Three-dimensional, non-isothermal phase-field modeling of thermally and stress-induced martensitic transformations in shape memory alloys

Abstract

The transition between austenite and martensite provides shape memory alloys (SMAs) with many unique properties. A three-dimensional, non-isothermal phase-field model was employed to comprehensively investigate the latent heat and elastocaloric effects in SMAs, which are originated from the thermoelastic martensitic transformations (MTs). We analyzed thermally induced MTs upon cooling and heating and stress-induced MTs at different temperatures in Mn–Cu alloys. It was observed that the size of twinned martensitic domain varied with temperature and large internal stresses resulted in thermoelastic equilibrium between austenite and martensite.

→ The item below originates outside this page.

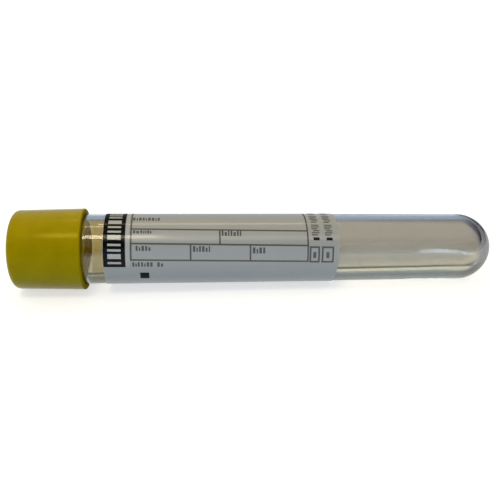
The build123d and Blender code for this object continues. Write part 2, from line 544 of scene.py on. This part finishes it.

The evolution of temperature field, caused by the latent heat effect, was obtained and the maximum temperature was found nearby the phase interface during the transformation. Twinned and single-variant martensites formed upon uniaxial tension and compression, respectively. Above the thermodynamic equilibrium temperature between austenite and martensite, with the occurring of reverse MT during unloading, superelasticity was realized. The localized temperature change and global elastocaloric effect during uniaxial loading and unloading were obtained and discussed. This model helps understand and explain the uniformity of temperature, stress and microstructural fields in the phase-field method.